-------- Material provided --------

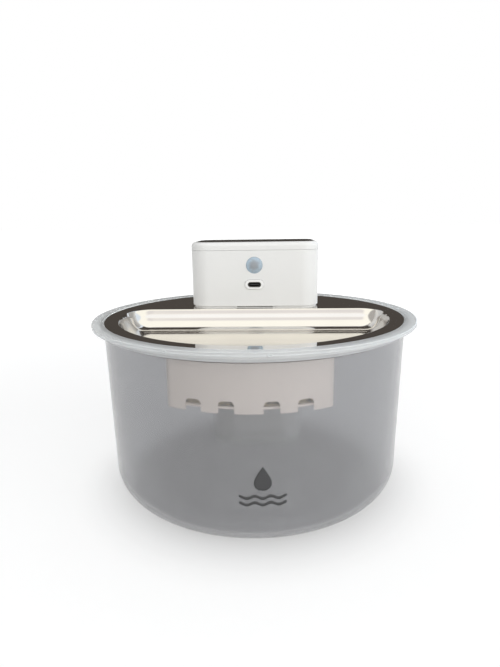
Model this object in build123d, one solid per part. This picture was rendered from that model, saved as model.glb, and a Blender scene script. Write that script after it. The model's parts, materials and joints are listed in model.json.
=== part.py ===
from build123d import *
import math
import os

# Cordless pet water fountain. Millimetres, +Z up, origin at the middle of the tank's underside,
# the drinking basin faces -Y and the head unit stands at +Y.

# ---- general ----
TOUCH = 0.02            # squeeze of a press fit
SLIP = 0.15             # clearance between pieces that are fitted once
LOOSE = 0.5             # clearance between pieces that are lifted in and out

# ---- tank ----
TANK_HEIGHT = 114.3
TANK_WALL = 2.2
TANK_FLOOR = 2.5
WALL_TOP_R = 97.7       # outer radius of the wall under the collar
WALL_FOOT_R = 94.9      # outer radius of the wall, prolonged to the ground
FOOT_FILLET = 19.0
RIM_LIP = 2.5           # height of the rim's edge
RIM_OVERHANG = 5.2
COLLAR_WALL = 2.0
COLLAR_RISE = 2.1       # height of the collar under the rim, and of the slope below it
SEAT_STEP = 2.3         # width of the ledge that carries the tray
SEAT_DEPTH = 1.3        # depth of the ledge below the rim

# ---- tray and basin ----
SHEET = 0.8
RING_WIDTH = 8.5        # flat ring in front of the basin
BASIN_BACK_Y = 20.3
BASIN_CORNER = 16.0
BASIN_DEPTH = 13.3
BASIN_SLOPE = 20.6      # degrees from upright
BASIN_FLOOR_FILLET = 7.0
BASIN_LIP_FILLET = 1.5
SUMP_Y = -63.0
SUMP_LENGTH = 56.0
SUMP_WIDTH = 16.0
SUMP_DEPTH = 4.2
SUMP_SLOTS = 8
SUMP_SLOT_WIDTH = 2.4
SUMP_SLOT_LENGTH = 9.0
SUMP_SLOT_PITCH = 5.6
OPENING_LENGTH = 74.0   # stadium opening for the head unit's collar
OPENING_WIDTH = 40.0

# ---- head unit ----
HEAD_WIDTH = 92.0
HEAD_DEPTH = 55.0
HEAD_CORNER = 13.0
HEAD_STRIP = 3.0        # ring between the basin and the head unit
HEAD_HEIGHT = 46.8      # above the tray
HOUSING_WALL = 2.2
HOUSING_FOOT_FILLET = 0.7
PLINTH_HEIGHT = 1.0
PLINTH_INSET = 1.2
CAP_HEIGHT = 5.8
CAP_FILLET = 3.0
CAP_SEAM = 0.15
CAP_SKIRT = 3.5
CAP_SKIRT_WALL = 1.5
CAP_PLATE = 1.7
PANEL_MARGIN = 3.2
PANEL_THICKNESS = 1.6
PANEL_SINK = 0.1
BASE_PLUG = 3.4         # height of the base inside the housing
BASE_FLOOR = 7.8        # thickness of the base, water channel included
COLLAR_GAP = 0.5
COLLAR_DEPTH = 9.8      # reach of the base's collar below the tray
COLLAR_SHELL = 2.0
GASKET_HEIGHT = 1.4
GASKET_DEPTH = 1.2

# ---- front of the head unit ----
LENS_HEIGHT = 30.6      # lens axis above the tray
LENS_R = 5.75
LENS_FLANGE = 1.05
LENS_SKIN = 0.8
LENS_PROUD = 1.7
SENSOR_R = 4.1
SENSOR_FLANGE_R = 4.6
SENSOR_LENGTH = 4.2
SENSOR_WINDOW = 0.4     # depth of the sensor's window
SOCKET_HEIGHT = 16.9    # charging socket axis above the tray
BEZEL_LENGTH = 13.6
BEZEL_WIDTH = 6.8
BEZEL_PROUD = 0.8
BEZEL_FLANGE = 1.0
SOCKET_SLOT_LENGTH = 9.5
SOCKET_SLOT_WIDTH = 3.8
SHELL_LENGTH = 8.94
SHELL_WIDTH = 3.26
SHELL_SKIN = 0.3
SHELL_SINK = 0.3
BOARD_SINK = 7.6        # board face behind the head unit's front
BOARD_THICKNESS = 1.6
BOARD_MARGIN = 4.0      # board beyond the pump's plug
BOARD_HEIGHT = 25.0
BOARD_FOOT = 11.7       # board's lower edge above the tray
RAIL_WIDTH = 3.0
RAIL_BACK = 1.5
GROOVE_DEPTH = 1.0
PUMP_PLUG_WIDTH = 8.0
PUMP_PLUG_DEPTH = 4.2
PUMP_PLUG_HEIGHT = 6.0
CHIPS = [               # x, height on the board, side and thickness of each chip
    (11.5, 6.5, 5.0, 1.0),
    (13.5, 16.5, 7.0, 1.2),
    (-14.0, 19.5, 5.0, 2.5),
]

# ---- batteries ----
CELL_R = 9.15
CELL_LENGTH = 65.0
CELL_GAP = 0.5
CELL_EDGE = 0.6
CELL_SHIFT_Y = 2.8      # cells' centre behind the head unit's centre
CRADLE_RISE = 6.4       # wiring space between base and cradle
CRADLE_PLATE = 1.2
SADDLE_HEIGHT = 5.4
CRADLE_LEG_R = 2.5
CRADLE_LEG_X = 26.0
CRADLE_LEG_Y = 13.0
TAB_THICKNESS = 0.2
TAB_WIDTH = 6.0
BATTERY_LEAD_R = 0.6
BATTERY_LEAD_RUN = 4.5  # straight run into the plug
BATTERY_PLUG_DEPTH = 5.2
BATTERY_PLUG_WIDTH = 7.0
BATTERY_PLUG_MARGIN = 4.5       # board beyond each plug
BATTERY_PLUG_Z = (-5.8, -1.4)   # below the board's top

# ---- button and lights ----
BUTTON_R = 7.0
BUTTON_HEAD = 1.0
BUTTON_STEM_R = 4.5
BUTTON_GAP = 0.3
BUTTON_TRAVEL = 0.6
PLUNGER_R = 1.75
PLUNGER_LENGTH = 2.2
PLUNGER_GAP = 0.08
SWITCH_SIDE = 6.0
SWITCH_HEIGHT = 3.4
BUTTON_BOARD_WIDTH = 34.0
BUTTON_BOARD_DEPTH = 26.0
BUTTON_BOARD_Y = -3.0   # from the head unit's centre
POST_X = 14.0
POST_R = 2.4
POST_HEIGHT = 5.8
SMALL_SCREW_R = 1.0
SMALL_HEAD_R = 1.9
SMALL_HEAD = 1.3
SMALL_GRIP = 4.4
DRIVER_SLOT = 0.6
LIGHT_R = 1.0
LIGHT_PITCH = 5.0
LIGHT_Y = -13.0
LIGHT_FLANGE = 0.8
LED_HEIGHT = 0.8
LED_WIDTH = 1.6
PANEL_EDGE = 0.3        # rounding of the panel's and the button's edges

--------
-------- Material provided --------

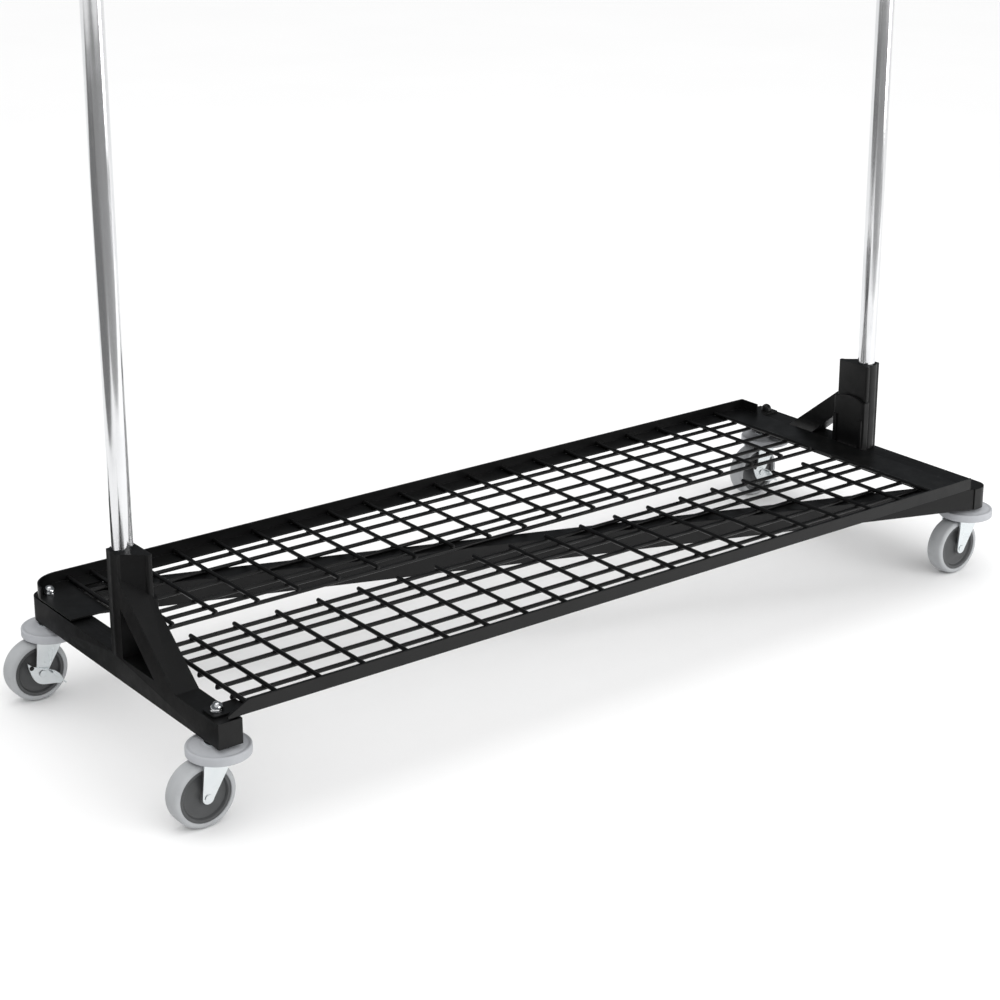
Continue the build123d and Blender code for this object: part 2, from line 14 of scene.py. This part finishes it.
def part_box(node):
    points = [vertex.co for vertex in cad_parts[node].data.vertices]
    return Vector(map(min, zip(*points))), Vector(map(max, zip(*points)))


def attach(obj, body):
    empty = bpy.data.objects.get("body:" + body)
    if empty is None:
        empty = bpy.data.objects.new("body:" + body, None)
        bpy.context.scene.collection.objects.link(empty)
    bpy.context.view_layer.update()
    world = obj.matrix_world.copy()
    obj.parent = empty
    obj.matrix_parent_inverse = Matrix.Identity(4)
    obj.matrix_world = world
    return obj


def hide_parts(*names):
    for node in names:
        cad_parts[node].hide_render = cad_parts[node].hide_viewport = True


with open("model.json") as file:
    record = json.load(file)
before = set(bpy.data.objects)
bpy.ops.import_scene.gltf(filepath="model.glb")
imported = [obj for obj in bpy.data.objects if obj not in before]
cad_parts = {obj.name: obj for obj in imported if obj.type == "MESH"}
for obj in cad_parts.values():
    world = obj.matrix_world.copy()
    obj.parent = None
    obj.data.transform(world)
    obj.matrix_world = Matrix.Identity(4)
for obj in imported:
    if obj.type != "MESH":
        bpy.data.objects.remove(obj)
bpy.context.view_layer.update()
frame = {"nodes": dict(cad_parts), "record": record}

--------
-------- Material provided --------

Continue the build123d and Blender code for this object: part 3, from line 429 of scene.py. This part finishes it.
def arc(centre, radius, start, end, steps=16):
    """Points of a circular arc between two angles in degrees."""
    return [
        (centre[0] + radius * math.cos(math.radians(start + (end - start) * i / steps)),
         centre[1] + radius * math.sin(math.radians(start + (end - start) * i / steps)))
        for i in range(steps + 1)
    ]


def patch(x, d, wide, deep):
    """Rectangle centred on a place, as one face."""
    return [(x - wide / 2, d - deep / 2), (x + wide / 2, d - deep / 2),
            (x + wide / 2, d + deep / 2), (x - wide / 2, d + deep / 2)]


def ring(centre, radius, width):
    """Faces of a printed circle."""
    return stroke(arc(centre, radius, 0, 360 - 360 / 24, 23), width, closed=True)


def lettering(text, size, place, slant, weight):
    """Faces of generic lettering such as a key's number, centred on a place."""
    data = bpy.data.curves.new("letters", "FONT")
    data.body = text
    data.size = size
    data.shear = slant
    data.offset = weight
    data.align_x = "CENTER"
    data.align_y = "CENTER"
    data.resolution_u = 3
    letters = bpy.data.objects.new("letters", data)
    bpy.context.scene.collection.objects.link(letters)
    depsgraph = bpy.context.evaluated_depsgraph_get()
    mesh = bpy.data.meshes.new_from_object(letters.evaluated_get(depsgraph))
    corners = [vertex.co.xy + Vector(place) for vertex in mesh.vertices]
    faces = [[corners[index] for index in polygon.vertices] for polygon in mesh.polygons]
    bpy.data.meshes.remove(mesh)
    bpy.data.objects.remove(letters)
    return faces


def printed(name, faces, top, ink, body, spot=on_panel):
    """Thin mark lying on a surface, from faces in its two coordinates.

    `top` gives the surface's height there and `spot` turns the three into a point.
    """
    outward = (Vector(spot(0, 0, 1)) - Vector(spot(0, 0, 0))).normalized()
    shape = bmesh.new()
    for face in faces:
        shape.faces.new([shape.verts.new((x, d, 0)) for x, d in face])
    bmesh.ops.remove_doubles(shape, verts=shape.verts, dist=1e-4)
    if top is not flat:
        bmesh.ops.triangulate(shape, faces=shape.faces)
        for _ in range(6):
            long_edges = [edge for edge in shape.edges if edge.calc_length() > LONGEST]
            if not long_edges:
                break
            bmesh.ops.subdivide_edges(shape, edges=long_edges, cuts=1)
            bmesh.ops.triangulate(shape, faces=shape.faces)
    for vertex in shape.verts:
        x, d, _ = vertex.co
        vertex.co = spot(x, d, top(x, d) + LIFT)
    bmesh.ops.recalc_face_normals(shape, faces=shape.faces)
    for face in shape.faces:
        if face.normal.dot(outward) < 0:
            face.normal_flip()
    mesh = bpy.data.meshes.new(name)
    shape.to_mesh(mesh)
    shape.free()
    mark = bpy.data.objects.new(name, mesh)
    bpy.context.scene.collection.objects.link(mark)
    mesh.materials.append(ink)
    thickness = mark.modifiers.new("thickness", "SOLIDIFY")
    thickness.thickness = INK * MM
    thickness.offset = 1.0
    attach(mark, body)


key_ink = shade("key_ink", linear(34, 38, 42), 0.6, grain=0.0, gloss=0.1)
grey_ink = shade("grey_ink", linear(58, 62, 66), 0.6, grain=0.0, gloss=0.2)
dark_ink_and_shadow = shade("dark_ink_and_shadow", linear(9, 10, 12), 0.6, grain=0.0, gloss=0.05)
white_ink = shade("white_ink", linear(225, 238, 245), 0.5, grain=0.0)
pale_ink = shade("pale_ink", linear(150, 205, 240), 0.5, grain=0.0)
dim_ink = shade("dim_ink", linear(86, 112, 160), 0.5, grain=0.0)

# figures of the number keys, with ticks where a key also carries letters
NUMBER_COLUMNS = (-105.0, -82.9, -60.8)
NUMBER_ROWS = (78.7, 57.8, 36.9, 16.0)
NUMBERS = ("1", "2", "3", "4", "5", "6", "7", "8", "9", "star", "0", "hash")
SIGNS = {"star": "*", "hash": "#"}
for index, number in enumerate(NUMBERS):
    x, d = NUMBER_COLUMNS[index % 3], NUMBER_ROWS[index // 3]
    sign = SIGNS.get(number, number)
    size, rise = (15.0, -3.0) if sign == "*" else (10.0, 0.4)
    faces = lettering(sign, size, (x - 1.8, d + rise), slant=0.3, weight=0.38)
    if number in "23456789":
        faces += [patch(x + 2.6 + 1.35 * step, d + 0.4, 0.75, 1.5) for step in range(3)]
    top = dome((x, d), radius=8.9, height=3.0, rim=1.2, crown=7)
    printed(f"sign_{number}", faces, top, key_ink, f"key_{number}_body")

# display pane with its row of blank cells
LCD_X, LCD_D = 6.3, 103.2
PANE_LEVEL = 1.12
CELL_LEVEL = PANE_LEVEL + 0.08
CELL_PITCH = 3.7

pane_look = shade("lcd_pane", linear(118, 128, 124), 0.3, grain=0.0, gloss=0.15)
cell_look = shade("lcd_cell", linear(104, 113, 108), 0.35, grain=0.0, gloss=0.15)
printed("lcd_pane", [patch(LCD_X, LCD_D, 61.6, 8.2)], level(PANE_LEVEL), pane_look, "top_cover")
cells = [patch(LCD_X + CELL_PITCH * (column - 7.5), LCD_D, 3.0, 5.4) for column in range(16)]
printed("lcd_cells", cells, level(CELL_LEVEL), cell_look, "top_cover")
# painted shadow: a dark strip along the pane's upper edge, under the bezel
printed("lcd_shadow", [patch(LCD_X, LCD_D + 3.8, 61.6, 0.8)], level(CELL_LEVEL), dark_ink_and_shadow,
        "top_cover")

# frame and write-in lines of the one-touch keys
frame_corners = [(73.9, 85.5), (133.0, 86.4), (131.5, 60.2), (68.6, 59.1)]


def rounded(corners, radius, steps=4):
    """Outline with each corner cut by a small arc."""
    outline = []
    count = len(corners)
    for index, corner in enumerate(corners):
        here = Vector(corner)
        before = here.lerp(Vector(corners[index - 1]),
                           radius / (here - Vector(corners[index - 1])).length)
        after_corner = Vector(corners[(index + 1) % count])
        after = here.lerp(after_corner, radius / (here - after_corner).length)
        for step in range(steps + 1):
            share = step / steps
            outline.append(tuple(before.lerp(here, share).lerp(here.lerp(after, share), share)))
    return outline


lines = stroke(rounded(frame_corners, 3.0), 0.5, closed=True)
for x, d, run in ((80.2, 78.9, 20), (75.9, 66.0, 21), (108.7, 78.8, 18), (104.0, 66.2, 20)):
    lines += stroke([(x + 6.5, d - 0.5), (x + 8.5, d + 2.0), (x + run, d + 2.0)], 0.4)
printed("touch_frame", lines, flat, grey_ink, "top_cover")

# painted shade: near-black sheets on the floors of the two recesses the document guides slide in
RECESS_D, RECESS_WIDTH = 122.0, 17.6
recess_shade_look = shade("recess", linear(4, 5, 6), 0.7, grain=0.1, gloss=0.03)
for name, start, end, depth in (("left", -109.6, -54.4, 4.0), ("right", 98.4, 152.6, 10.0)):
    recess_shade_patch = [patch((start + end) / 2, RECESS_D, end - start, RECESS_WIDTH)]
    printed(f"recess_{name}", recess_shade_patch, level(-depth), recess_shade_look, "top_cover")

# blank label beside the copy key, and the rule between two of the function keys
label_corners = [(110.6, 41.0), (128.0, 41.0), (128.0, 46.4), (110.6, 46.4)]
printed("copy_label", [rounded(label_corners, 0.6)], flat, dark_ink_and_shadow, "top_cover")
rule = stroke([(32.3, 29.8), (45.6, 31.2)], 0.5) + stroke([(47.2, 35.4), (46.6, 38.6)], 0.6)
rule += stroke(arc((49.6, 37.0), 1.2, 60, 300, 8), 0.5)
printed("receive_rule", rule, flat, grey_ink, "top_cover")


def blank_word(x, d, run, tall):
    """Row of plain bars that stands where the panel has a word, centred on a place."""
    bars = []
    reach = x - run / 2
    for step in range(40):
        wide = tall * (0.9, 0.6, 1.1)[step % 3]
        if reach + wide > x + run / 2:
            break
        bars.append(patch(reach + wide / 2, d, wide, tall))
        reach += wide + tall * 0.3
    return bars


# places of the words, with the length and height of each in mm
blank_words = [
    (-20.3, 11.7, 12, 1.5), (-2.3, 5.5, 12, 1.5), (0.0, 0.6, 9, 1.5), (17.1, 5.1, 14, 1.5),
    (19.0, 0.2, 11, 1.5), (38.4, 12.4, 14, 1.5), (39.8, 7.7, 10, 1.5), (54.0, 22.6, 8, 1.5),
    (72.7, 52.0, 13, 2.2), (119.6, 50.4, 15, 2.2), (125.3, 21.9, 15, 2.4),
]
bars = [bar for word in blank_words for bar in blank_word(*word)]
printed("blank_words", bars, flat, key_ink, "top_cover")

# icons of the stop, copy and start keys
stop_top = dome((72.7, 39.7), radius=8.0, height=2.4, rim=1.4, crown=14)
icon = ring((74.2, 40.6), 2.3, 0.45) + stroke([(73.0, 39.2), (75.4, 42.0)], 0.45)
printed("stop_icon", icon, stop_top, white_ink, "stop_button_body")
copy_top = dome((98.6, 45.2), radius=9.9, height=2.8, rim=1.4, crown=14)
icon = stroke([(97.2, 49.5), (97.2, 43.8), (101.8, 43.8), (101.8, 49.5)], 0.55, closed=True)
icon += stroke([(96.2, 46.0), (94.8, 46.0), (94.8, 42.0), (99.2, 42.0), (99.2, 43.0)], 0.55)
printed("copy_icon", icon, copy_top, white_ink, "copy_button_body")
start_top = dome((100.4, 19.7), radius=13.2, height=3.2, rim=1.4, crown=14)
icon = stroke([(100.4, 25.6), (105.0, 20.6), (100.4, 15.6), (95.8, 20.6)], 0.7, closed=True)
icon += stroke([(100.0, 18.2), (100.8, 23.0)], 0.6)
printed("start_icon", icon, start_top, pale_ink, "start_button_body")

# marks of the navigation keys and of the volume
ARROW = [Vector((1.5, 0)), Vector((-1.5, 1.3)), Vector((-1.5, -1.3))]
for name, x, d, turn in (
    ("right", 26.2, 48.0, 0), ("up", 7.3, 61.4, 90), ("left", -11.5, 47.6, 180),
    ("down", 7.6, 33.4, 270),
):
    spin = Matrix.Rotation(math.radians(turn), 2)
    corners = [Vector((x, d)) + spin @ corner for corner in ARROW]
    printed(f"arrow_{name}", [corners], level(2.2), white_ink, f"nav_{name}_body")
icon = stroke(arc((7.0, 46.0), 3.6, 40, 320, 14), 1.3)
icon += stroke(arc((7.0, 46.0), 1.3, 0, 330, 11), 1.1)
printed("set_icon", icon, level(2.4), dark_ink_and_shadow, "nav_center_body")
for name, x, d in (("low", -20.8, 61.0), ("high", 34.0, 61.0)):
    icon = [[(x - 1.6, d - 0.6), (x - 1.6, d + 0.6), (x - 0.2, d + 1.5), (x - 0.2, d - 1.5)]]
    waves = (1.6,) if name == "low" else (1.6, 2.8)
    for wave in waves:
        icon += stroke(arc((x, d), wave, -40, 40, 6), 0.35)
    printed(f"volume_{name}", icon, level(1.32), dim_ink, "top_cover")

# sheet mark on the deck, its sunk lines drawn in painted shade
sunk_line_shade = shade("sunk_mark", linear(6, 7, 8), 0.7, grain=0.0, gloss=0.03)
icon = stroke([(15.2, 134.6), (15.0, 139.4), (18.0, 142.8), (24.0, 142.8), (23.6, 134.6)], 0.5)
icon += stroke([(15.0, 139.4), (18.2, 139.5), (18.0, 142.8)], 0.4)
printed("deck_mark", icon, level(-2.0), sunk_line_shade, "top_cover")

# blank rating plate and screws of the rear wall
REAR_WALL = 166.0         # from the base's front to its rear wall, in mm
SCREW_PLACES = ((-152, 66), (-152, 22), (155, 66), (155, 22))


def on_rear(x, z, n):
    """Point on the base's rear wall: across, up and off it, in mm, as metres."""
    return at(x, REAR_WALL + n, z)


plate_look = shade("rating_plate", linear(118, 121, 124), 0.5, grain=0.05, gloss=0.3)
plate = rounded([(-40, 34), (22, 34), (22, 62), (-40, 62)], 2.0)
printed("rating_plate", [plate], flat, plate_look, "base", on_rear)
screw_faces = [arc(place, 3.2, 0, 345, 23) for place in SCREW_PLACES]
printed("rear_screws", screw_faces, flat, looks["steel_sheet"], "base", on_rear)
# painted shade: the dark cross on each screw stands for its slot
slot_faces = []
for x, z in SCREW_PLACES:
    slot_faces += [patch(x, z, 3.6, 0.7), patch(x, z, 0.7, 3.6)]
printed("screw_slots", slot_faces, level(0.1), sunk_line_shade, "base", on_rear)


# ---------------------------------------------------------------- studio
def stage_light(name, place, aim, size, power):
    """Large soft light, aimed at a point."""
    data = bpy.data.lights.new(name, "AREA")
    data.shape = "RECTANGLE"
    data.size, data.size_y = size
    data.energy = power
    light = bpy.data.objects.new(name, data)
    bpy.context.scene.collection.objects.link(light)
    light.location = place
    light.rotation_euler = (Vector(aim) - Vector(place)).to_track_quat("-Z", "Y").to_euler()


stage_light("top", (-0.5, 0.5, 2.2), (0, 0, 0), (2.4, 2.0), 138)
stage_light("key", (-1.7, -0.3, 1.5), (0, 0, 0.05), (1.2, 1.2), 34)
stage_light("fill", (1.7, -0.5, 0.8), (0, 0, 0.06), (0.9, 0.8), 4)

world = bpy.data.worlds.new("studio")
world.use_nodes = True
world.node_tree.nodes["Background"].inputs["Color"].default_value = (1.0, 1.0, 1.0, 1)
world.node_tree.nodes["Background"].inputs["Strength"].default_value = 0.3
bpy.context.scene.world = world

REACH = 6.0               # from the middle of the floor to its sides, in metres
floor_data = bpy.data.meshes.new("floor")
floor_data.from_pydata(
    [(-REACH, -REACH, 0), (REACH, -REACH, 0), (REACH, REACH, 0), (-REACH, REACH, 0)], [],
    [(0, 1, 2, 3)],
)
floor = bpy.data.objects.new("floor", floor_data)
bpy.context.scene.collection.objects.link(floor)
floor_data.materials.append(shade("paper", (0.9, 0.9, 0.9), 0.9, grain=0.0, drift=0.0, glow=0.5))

--------

## Stated goal
Within the material above, extract exactly the lines that start at the line containing "Model this object" and stop after the line containing "# the drinking", and only those.

## Correct output
Model this object in build123d, one solid per part. This picture was rendered from that model, saved as model.glb, and a Blender scene script. Write that script after it. The model's parts, materials and joints are listed in model.json.
=== part.py ===
from build123d import *
import math
import os

# Cordless pet water fountain. Millimetres, +Z up, origin at the middle of the tank's underside,
# the drinking basin faces -Y and the head unit stands at +Y.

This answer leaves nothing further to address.